* Records for the task:
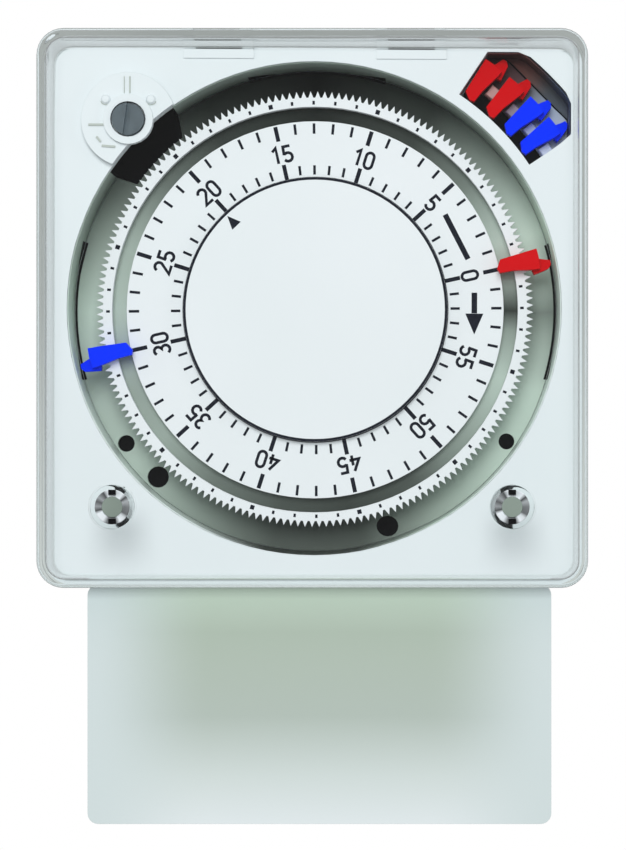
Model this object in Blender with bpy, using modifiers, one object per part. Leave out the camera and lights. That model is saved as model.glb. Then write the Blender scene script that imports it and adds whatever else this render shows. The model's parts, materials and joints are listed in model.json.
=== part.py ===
"""Programmable 60-minute timer: a toothed dial with plug-in trippers behind a clear hood.

The pieces are modelled in one front-view frame, parented to the empty mounting_frame:
x runs to the right, y runs up the wall and z comes straight out of the wall. The dial turns
about the frame's z axis. The empty is tipped so that +Z is up and the dial faces -Y.
"""

import math

import bmesh
import bpy

MM = 0.001
GAP = 0.3 * MM
OVERCUT = 1.0 * MM

# Head of the case, with the clear hood in front of it.
HEAD_WIDTH = 100.0 * MM
HEAD_HEIGHT = 101.5 * MM
HEAD_CENTRE = (0.0, -0.65 * MM)
HEAD_CORNER = 4.9 * MM
HEAD_BACK = 28.0 * MM
PLATE_FACE = 44.0 * MM
PLATE_THICKNESS = 2.2 * MM
HEAD_WALL = 2.0 * MM
HOOD_FACE = 60.0 * MM
HOOD_WALL = 1.5 * MM
HOOD_GLAZING = 1.8 * MM
HEAD_TOP = HEAD_CENTRE[1] + HEAD_HEIGHT / 2
HEAD_BOTTOM = HEAD_CENTRE[1] - HEAD_HEIGHT / 2

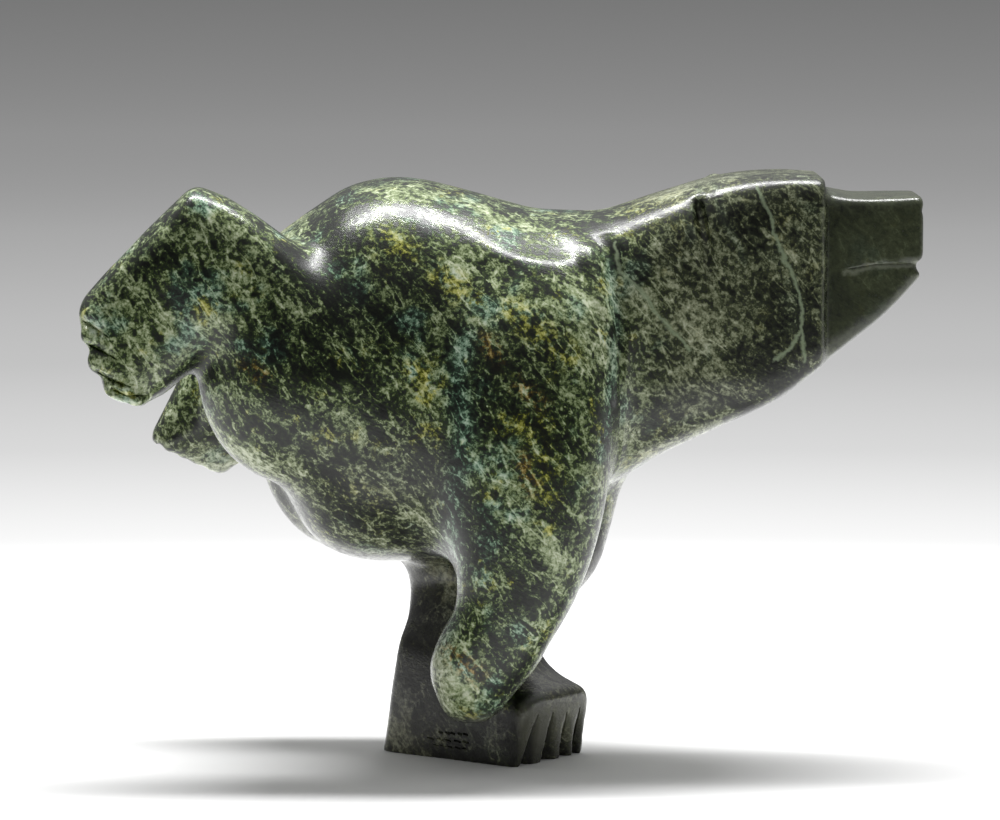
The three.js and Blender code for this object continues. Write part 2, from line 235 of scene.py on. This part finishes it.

* Exercise description: Output the data above exactly, please, line for line.

* Answer to the problem:
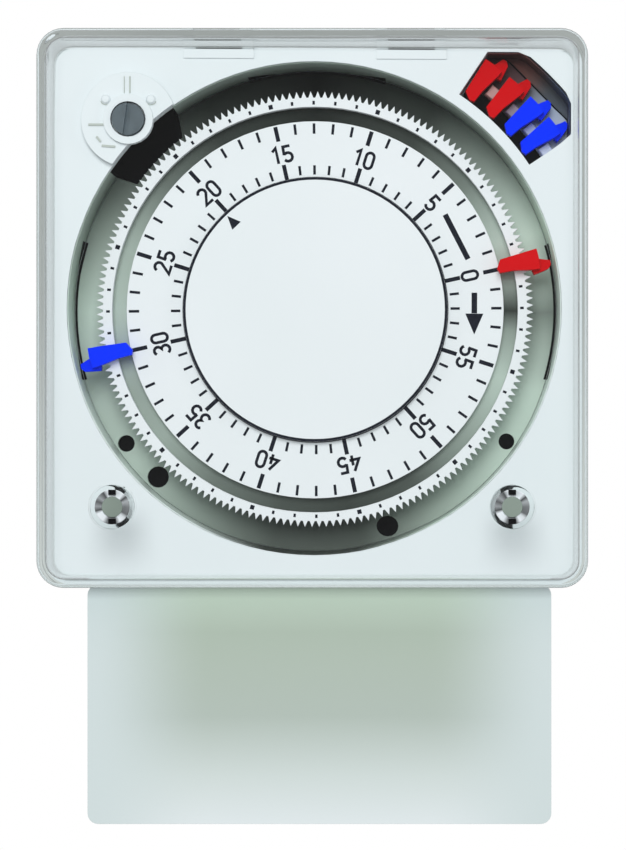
Model this object in Blender with bpy, using modifiers, one object per part. Leave out the camera and lights. That model is saved as model.glb. Then write the Blender scene script that imports it and adds whatever else this render shows. The model's parts, materials and joints are listed in model.json.
=== part.py ===
"""Programmable 60-minute timer: a toothed dial with plug-in trippers behind a clear hood.

The pieces are modelled in one front-view frame, parented to the empty mounting_frame:
x runs to the right, y runs up the wall and z comes straight out of the wall. The dial turns
about the frame's z axis. The empty is tipped so that +Z is up and the dial faces -Y.
"""

import math

import bmesh
import bpy

MM = 0.001
GAP = 0.3 * MM
OVERCUT = 1.0 * MM

# Head of the case, with the clear hood in front of it.
HEAD_WIDTH = 100.0 * MM
HEAD_HEIGHT = 101.5 * MM
HEAD_CENTRE = (0.0, -0.65 * MM)
HEAD_CORNER = 4.9 * MM
HEAD_BACK = 28.0 * MM
PLATE_FACE = 44.0 * MM
PLATE_THICKNESS = 2.2 * MM
HEAD_WALL = 2.0 * MM
HOOD_FACE = 60.0 * MM
HOOD_WALL = 1.5 * MM
HOOD_GLAZING = 1.8 * MM
HEAD_TOP = HEAD_CENTRE[1] + HEAD_HEIGHT / 2
HEAD_BOTTOM = HEAD_CENTRE[1] - HEAD_HEIGHT / 2

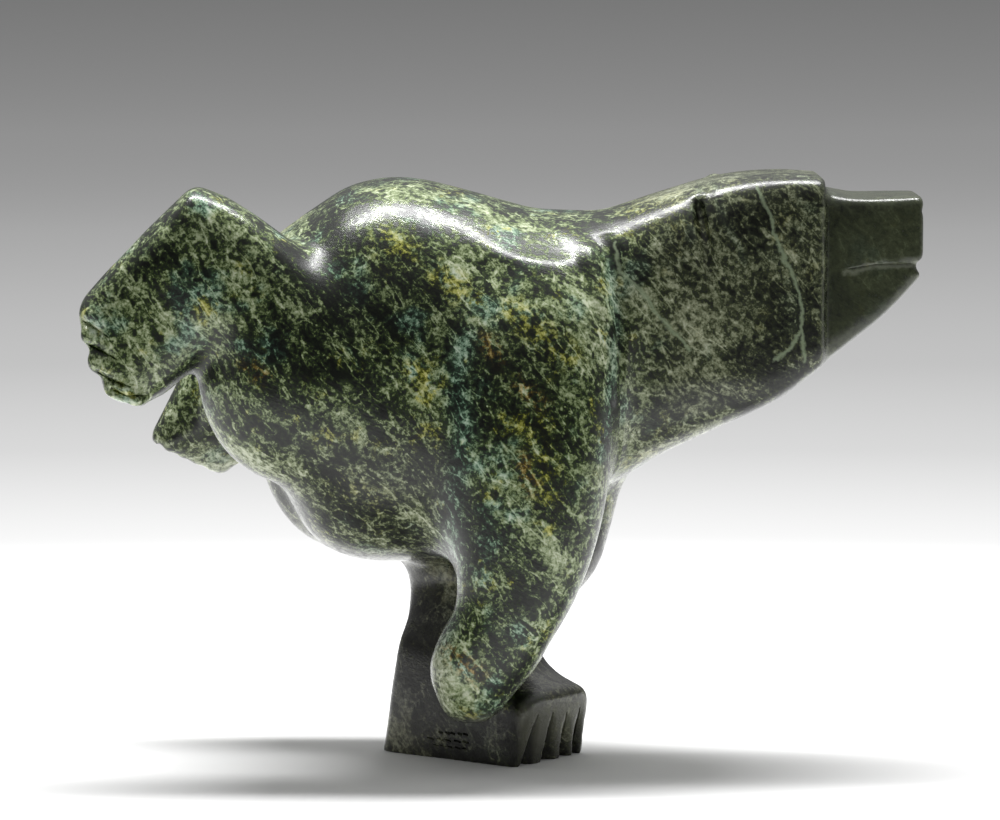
The three.js and Blender code for this object continues. Write part 2, from line 235 of scene.py on. This part finishes it.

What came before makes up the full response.